Google Chrome for Windows now has a 64-bit version
Today Google has announced a 64-bit version of Chrome for Windows with the introduction of 64-bit Dev and Canary channels for Windows 7 and Windows 8 users. You can download both of them from here: Dev and Canary. The 64-bit version is offered by default if you are running a 64-bit version of Windows, but a 32-bit version will still be available. There are three main advantages of the 64-bit version of the browser as reported by TheNextWeb:
– Speed: 64-bit allows Google to take advantage of the latest processor and compiler optimizations, a more modern instruction set, and a calling convention that allows more function parameters to be passed quickly by registers. As a result, speed is improved, especially in graphics and multimedia content, which sees an average 25 percent bump in performance.

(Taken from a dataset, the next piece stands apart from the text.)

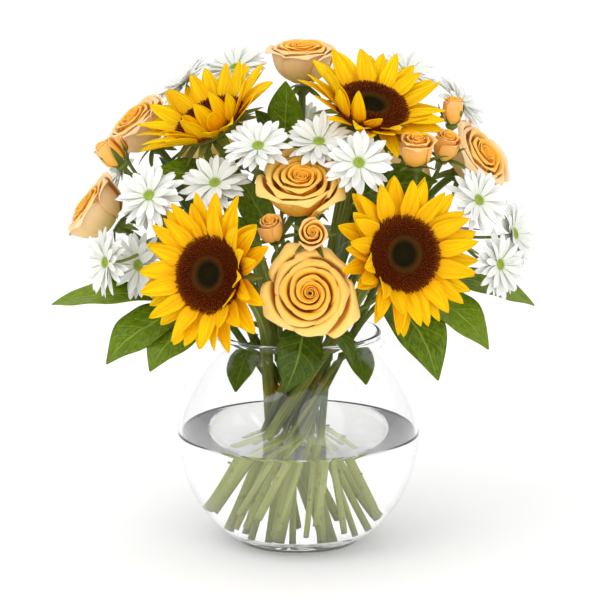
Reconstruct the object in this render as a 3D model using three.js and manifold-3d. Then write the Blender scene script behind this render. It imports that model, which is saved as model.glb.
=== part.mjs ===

– Security: With Chrome able to take advantage of the latest OS features such as High Entropy ASLR on Windows 8, security is improved on 64-bit platforms as well. Those extra bits also help better defend against exploitation techniques such as JIT spraying, and improve the effectiveness of existing security defense features like heap partitioning.
– Stability: Google has observed a marked increase in stability for 64-bit Chrome over 32-bit Chrome. In particular, crash rates for the renderer process (i.e. Web content process) are almost half.
If you install the 64-bit version, it will replace the 32-bit one. It will import all of your settings and bookmarks in the new install.